Pemerintah seharusnya fokus memperbaiki pengembangan talenta ASN, bukan membuka peluang bagi militerisasi birokrasi sipil. Budaya kerja dan nilai-nilai yang dianut tentara berbeda dengan nilai supremasi sipil. Perbedaan proses berpikir, pengambilan keputusan, gaya kepemimpinan, dan karakter berpotensi menimbulkan turbulensi. Iklim keterbukaan dalam menyampaikan kritik dan saran kepada atasan juga akan terhambat. ASN mungkin enggan memberikan masukan kepada atasan dari kalangan militer. Untuk mewujudkan birokrasi kelas dunia, pemerintah perlu memperkuat sistem manajemen talenta ASN, bukan melemahkannya dengan kebijakan yang berpotensi memperlemah reformasi birokrasi dan bahkan mengancam kembalinya dwifungsi TNI yang telah diakhiri melalui Reformasi 1998.
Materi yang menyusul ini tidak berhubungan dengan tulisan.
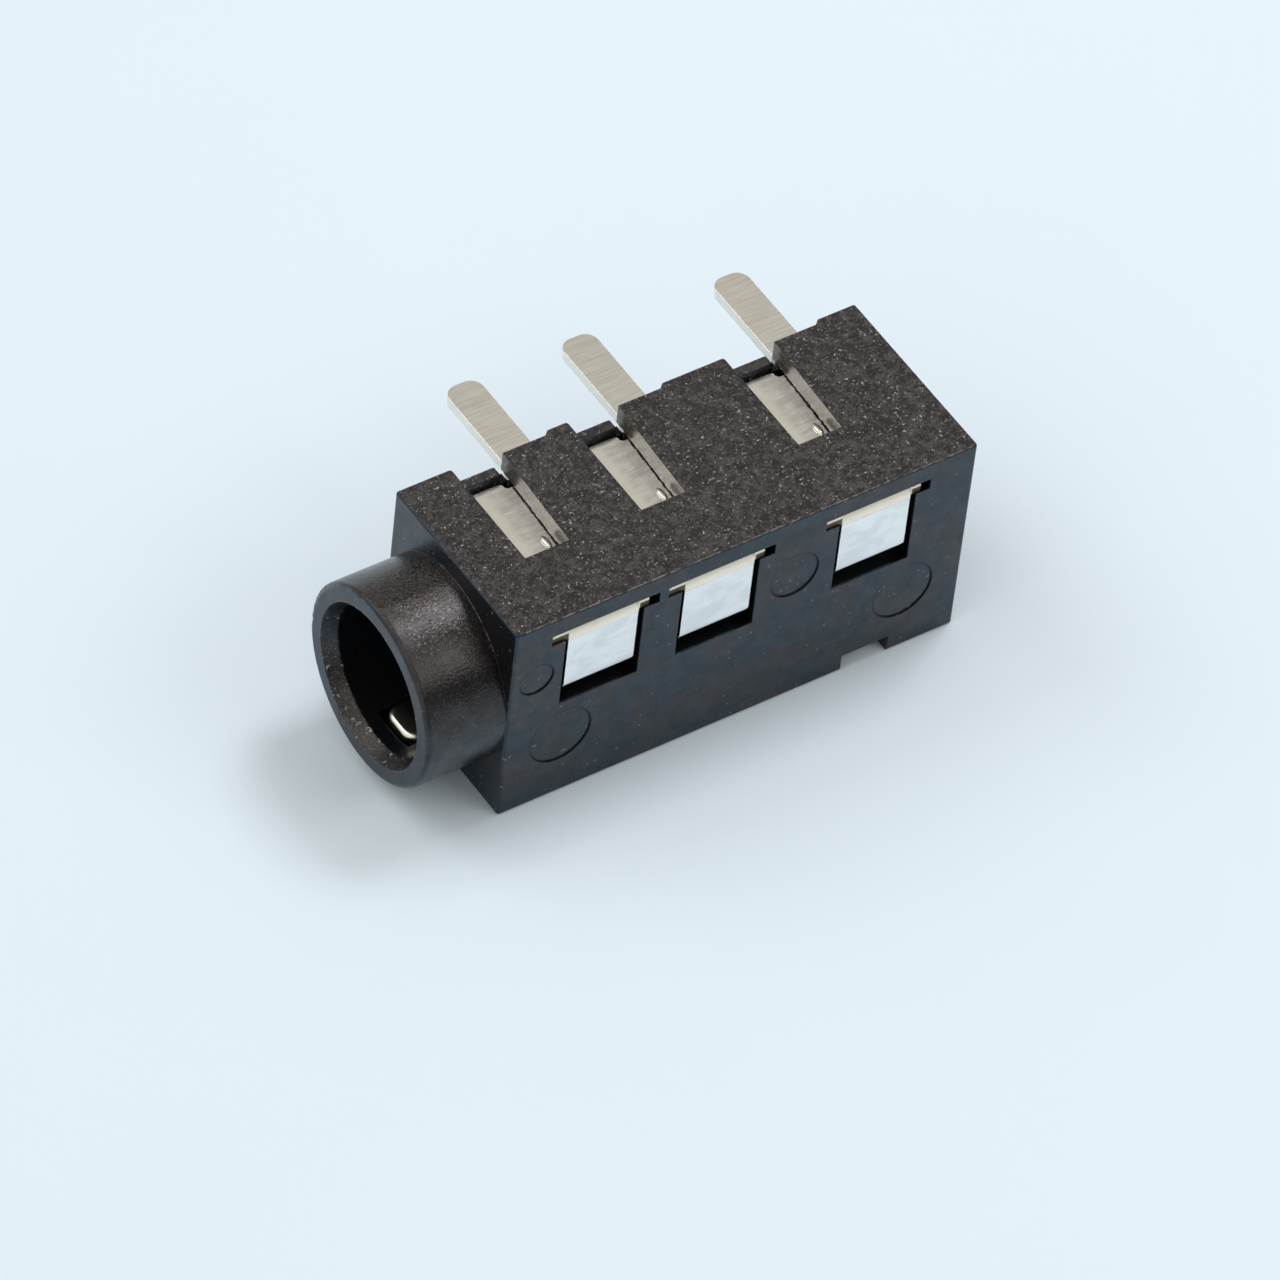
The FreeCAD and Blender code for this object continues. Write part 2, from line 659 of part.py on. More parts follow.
def make_sleeve_contact():
    """Long leaf in the floor of the bore, with its root plate and pin flat on the plain side."""
    contact = new_body("sleeve_contact")
    thickness = size("sheet")
    root_front = size("root_front")
    root_low = -size("root_window_side")
    root_high = half_width - size("leg_end")
    pin_centre = size("sleeve_pin_setback")
    half_pin = size("pin_width") / 2
    root = closed_sketch(contact, "root_outline", "XY_Plane", [
        (root_front, root_low),
        (pin_centre + half_pin, root_low),
        *pin_end(pin_centre),
        (pin_centre - half_pin, root_high),
        (root_front, root_high),
    ], offset=-leg_top)
    pad(contact, "root_plate", root, thickness)
    floor = -bore_radius
    tip = mouth + size("leaf_tip_setback")
    crest = tip + size("leaf_crest_setback")
    rise_start = mouth + size("leaf_rise_start")
    crest_top = floor + size("leaf_crest_reach")
    tip_top = crest_top - size("leaf_tip_drop")
    leaf_end = root_front + thickness
    profile = closed_sketch(contact, "leaf_profile", "XZ_Plane", [
        (tip, tip_top - thickness),
        (crest, crest_top - thickness),
        (rise_start, -leg_top),
        (leaf_end, -leg_top),
        (leaf_end, -leg_under),
        (rise_start, -leg_under),
        (crest, crest_top),
        (tip, tip_top),
    ], offset=-size("leaf_offset"))
    leaf = pad(contact, "leaf", profile, size("leaf_width"), symmetric=True)
    rounded = round_edges(contact, "leaf_tip", leaf, size("leaf_tip_round"),
                          lambda edge: near(edge.BoundBox.XMin, tip) and near(edge.BoundBox.XMax, tip)
                          and edge.BoundBox.YLength < 1e-4)
    round_edges(contact, "leaf_rim", rounded, size("leaf_rim_round"),
                lambda edge: near(edge.BoundBox.XMin, tip) and near(edge.BoundBox.XMax, tip)
                and near(edge.BoundBox.ZMin, tip_top))
    return contact


CONTACTS = ("second_ring_contact", "first_ring_contact", "tip_contact")
pieces = [make_housing(CONTACTS)]
for name, centre, pin_offset in zip(CONTACTS, window_centres, pin_offsets):
    pieces.append(make_folded_contact(name, centre, pin_offset))
pieces.append(make_sleeve_contact())
document.recompute()

for thing in document.Objects:
    if "Invalid" in thing.State or "Error" in thing.State:
        raise RuntimeError(f"{thing.Name} did not build: {thing.State}")
for piece in pieces:
    if piece.Shape.isNull() or not piece.Shape.isValid() or len(piece.Shape.Solids) != 1:
        raise RuntimeError(f"{piece.Label} is not one valid solid")

os.makedirs("parts", exist_ok=True)
for piece in pieces:
    piece.Shape.exportStep(f"parts/{piece.Label}.step")
    box = piece.Shape.BoundBox
    print(f"{piece.Label}: {piece.Shape.Volume:.3f} mm3, X {box.XMin:.2f} to {box.XMax:.2f}, "
          f"Y {box.YMin:.2f} to {box.YMax:.2f}, Z {box.ZMin:.2f} to {box.ZMax:.2f}")
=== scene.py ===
import math
import random

import bmesh
import bpy
from mathutils import Euler, Matrix, Vector


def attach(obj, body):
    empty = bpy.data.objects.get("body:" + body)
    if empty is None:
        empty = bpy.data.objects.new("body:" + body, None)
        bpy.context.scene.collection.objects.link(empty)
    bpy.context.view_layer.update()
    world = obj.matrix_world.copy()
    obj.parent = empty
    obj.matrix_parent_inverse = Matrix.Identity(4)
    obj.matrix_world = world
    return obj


# Audio jack socket lying on its plain side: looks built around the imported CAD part, in metres.

MM = 0.001
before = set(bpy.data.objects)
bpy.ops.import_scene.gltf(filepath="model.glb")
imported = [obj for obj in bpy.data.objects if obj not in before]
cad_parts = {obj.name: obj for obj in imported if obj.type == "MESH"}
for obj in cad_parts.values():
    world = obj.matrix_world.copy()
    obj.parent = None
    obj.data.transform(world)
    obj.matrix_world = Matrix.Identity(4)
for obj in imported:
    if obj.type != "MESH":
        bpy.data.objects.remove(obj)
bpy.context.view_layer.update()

# Sizes in millimetres, as the CAD part has them: along the bore from mouth to rear, across from the
# window face to the board face, and up.
TOP = 2.875
UNDERSIDE = -2.875
WINDOW_FACE = -2.45
BOARD_FACE = 2.45
BODY_LENGTH = 12.0
BARREL_RADIUS = 2.4
SKIN_UNDER = TOP - 0.51
WINDOW_CENTRES = (2.34, 5.34, 9.44)

# Middle of each ejector-pin mark on the window face, as along and up, and its radius.
MARKS = ((1.47, -1.018, 0.78), (10.45, -1.018, 0.78), (7.37, 1.045, 0.62), (0.67, 1.165, 0.43))

# Share of a face's direction that points up, where the masks of level faces are empty and full.
LEVEL_FACE = (0.7, 0.95)


# Camera

CAMERA_AT = (-99.985, -134.434, 180.284)
CAMERA_TURN = (42.8713, -4.7413, -32.9657)
CAMERA_LENS = 318.829

camera_data = bpy.data.cameras.new("camera")
camera_data.lens = CAMERA_LENS
camera_data.sensor_width = 36.0
camera_data.clip_start = 0.01
camera_data.clip_end = 10.0
camera = bpy.data.objects.new("camera", camera_data)
camera.location = Vector(CAMERA_AT) * MM
camera.rotation_euler = Euler([math.radians(turn) for turn in CAMERA_TURN], "XYZ")
bpy.context.scene.collection.objects.link(camera)
bpy.context.scene.camera = camera
bpy.context.scene.view_settings.view_transform = "Standard"


# Building of node trees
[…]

Kesimpulan: Revisi UU TNI perlu dikawal untuk memastikan reformasi birokrasi tetap berjalan sesuai rencana dan mencegah kembalinya dwifungsi TNI. Prioritas harus diberikan pada penguatan sistem manajemen talenta ASN dan penegakan sistem meritokrasi yang adil dan transparan.